┏━━
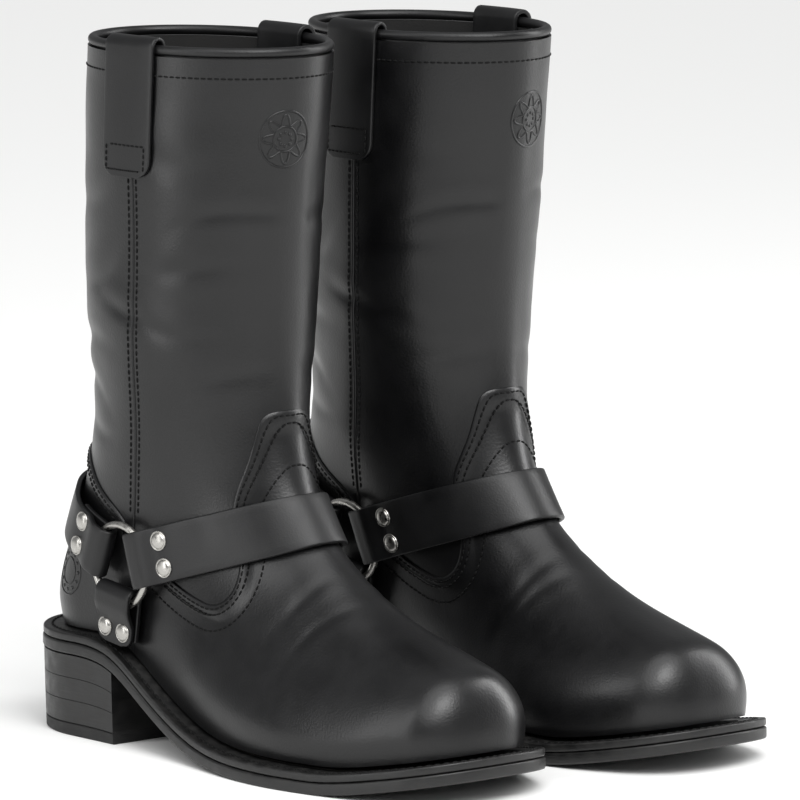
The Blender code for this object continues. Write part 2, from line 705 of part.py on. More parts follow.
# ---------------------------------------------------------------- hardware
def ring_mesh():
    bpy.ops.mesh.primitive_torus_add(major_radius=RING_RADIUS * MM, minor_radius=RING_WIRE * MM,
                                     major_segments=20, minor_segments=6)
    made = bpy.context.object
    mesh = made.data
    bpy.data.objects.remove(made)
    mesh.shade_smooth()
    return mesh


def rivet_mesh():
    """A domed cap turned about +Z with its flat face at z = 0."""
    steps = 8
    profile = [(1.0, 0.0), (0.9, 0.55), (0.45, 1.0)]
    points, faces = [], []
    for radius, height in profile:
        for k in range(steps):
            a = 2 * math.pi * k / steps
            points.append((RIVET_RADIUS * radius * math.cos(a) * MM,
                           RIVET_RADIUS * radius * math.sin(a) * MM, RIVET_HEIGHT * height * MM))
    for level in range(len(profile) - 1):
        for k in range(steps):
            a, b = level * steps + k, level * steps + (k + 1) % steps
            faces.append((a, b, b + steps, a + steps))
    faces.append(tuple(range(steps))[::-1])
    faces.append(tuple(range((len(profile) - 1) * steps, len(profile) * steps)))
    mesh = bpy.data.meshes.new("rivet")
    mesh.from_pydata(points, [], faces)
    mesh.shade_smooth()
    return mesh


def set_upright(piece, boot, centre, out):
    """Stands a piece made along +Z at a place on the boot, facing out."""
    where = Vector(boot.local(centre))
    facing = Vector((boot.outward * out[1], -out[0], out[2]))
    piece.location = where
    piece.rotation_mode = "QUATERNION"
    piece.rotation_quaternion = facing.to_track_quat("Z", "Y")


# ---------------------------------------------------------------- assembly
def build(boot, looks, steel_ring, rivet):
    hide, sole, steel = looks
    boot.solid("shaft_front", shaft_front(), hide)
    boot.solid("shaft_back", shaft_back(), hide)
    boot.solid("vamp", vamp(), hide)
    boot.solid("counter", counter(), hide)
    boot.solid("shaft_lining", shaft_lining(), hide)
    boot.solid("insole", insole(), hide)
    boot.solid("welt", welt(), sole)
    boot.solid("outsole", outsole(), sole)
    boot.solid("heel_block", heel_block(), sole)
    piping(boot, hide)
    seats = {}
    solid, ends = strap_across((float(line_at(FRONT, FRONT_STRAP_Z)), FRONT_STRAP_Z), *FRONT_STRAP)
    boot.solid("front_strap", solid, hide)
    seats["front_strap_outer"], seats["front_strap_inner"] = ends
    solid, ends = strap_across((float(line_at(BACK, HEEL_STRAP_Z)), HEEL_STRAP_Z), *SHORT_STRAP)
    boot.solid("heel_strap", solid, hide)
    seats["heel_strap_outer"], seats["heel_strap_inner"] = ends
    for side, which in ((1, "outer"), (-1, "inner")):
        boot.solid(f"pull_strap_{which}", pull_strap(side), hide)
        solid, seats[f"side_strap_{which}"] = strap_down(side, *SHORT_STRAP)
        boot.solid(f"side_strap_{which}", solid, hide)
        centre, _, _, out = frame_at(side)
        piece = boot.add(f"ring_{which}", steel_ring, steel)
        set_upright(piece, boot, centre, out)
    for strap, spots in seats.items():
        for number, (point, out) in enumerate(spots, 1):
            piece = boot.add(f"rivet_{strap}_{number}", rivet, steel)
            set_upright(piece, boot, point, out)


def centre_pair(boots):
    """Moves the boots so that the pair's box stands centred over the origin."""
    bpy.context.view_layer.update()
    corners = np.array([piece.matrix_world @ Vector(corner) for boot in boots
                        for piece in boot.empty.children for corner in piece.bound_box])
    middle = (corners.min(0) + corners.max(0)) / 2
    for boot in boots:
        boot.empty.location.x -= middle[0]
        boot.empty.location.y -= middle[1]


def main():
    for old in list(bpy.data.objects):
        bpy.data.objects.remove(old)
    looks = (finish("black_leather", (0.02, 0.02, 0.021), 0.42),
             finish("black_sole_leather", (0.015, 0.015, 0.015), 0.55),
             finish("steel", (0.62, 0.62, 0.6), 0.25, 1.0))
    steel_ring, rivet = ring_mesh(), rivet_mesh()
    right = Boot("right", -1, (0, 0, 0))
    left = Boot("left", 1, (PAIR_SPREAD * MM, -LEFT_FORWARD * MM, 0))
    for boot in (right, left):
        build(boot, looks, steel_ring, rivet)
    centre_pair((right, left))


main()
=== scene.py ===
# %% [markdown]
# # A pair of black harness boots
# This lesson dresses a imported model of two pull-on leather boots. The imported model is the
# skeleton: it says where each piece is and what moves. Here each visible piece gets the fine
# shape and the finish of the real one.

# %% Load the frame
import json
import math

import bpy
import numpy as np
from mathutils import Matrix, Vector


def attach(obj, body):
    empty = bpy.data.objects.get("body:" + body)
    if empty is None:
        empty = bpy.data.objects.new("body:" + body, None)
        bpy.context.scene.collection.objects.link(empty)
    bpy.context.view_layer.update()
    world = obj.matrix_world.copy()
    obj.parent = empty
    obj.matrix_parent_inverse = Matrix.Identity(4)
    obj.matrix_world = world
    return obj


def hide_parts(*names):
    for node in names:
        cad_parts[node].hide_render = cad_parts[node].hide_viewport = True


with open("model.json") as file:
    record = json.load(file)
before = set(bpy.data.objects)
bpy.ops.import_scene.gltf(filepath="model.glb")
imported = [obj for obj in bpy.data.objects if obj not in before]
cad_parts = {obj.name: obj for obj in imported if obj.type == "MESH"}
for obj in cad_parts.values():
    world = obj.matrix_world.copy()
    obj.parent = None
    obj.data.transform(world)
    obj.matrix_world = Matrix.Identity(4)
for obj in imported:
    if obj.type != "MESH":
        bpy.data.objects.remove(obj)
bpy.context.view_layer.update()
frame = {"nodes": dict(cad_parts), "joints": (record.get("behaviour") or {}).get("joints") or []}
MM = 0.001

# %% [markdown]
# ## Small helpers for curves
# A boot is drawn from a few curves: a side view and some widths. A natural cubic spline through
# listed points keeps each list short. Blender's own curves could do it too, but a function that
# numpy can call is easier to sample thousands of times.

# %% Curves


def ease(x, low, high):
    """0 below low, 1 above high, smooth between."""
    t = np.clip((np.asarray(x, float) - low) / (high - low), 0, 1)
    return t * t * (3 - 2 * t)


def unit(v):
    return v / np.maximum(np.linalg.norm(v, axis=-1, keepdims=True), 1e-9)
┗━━
┏━━
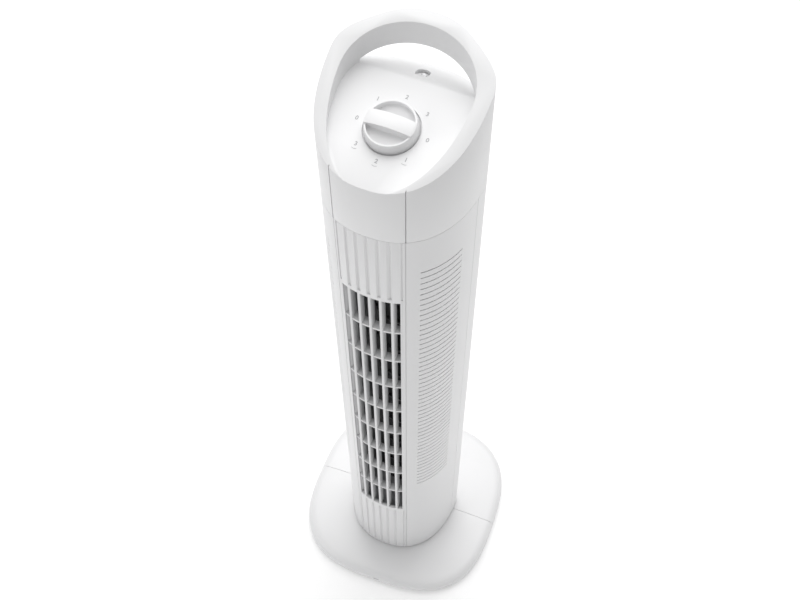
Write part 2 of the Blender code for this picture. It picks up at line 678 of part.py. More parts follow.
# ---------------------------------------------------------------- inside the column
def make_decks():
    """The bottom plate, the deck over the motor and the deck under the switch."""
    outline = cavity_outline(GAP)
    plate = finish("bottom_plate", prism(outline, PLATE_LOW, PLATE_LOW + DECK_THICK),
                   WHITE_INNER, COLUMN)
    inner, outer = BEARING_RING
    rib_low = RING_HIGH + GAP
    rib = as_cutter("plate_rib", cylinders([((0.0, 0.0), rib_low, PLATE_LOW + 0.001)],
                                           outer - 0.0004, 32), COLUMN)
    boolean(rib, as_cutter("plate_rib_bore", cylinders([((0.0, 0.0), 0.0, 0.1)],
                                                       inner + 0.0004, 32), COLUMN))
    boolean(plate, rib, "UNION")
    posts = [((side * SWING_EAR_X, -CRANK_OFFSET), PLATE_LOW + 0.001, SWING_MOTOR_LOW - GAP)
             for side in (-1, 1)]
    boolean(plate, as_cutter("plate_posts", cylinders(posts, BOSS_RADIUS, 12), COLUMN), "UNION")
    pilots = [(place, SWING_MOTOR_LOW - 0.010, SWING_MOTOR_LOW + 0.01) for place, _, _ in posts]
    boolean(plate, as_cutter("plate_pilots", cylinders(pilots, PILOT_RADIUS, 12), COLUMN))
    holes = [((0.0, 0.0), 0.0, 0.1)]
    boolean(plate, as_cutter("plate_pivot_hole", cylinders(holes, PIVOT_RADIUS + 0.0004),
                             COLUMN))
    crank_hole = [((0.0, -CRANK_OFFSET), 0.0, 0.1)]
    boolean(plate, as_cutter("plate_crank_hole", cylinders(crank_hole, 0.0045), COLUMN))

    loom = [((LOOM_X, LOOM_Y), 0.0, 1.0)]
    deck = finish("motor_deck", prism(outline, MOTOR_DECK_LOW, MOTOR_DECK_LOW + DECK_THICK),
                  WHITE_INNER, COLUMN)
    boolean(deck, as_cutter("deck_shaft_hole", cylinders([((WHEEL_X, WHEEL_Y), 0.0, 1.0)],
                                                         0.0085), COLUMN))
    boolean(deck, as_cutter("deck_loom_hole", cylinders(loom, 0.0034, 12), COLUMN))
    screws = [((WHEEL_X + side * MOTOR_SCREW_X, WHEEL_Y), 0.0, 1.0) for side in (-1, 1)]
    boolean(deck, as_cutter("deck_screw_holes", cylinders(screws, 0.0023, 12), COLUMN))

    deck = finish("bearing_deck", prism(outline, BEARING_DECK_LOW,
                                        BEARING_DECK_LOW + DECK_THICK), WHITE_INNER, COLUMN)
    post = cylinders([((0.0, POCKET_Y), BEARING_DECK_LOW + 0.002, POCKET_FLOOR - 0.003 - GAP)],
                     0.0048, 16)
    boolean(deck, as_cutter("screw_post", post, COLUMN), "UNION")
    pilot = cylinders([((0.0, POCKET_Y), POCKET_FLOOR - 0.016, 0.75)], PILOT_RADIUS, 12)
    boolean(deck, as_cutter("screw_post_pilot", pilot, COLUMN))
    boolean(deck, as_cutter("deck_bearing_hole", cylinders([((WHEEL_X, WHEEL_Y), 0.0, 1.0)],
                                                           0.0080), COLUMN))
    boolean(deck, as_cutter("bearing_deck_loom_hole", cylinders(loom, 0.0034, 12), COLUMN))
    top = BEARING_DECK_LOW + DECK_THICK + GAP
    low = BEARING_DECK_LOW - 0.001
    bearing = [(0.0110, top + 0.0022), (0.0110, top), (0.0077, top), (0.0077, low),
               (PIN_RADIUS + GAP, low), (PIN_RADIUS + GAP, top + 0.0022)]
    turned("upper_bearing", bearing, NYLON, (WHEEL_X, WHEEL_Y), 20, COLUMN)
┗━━
┏━━
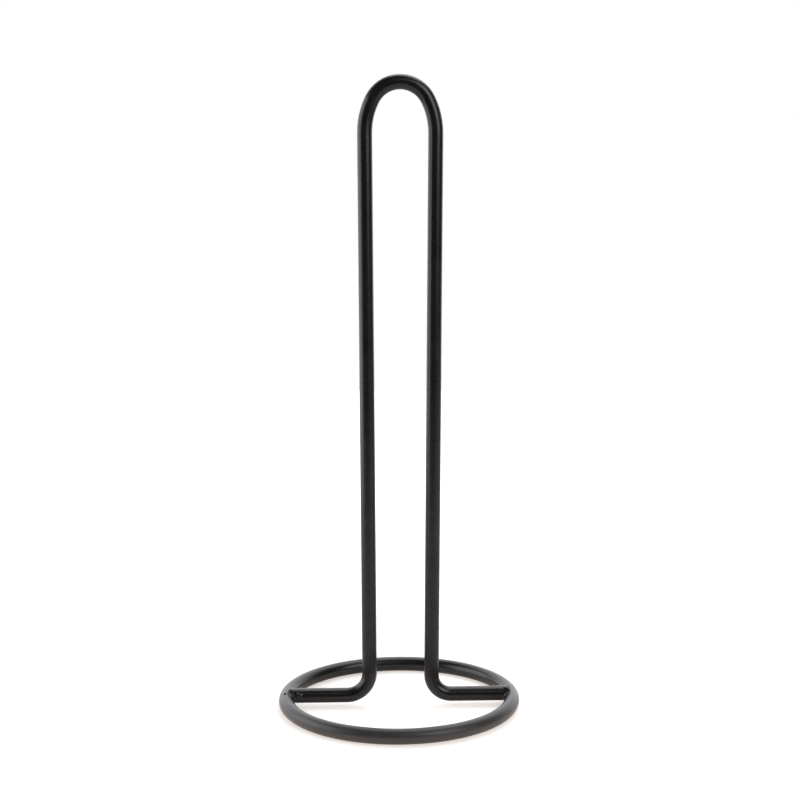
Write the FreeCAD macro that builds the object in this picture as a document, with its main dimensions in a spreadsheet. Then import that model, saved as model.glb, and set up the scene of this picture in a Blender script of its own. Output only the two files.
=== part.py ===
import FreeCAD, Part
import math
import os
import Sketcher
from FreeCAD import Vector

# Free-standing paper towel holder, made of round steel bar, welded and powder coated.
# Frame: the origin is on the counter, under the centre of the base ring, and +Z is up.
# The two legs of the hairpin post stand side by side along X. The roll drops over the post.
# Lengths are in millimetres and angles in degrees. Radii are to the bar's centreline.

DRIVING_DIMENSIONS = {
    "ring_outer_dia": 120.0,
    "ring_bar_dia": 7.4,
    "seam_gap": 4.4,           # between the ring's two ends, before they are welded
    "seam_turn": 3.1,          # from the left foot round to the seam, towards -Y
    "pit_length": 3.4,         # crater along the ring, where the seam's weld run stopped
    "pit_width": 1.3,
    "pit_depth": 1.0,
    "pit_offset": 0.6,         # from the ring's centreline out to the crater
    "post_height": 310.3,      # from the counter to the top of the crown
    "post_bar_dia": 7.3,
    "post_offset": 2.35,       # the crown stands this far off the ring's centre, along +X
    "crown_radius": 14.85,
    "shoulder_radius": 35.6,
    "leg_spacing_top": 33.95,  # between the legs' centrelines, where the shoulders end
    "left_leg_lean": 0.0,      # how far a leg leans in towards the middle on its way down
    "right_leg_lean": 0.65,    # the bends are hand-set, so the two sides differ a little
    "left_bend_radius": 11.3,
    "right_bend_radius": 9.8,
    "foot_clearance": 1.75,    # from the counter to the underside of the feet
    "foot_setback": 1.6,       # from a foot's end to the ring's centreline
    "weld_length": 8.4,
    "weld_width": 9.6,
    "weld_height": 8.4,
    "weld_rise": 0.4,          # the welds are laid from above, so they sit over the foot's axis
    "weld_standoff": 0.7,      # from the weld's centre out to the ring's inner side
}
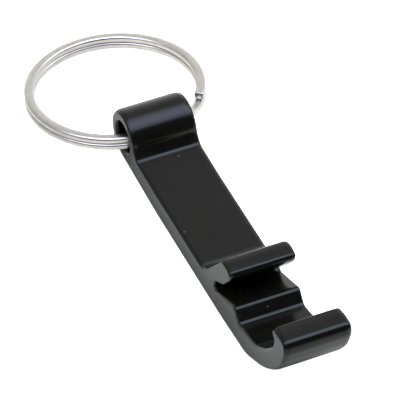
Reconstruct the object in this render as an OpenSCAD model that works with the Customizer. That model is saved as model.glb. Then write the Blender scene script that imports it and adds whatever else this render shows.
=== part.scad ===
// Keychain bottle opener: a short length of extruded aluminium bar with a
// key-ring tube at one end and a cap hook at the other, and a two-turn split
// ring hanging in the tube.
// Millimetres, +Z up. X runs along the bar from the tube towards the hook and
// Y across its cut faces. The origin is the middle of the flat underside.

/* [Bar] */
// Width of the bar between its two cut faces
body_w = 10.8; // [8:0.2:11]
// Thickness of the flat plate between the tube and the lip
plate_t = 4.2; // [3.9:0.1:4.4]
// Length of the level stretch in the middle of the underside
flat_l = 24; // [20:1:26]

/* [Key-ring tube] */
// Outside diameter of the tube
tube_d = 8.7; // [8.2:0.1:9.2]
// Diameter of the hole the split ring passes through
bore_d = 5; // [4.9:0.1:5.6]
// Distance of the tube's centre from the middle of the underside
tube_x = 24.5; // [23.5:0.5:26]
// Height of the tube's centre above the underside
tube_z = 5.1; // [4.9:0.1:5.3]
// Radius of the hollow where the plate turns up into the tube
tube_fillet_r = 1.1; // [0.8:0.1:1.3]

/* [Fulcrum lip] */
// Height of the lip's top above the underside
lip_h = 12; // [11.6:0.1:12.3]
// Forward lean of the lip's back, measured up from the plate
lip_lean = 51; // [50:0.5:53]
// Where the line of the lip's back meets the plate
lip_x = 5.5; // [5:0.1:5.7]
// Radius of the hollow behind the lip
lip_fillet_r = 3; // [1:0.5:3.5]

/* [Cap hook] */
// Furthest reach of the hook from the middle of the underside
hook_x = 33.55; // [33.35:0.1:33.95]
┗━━
_Work to be completed:_
Repeat these lines exactly and nothing more: the one containing "boot.empty.location.y -= middle[1]", the one containing "imported = [obj", and all the lines between.

_The solution:_
        boot.empty.location.y -= middle[1]


def main():
    for old in list(bpy.data.objects):
        bpy.data.objects.remove(old)
    looks = (finish("black_leather", (0.02, 0.02, 0.021), 0.42),
             finish("black_sole_leather", (0.015, 0.015, 0.015), 0.55),
             finish("steel", (0.62, 0.62, 0.6), 0.25, 1.0))
    steel_ring, rivet = ring_mesh(), rivet_mesh()
    right = Boot("right", -1, (0, 0, 0))
    left = Boot("left", 1, (PAIR_SPREAD * MM, -LEFT_FORWARD * MM, 0))
    for boot in (right, left):
        build(boot, looks, steel_ring, rivet)
    centre_pair((right, left))


main()
=== scene.py ===
# %% [markdown]
# # A pair of black harness boots
# This lesson dresses a imported model of two pull-on leather boots. The imported model is the
# skeleton: it says where each piece is and what moves. Here each visible piece gets the fine
# shape and the finish of the real one.

# %% Load the frame
import json
import math

import bpy
import numpy as np
from mathutils import Matrix, Vector


def attach(obj, body):
    empty = bpy.data.objects.get("body:" + body)
    if empty is None:
        empty = bpy.data.objects.new("body:" + body, None)
        bpy.context.scene.collection.objects.link(empty)
    bpy.context.view_layer.update()
    world = obj.matrix_world.copy()
    obj.parent = empty
    obj.matrix_parent_inverse = Matrix.Identity(4)
    obj.matrix_world = world
    return obj


def hide_parts(*names):
    for node in names:
        cad_parts[node].hide_render = cad_parts[node].hide_viewport = True


with open("model.json") as file:
    record = json.load(file)
before = set(bpy.data.objects)
bpy.ops.import_scene.gltf(filepath="model.glb")
imported = [obj for obj in bpy.data.objects if obj not in before]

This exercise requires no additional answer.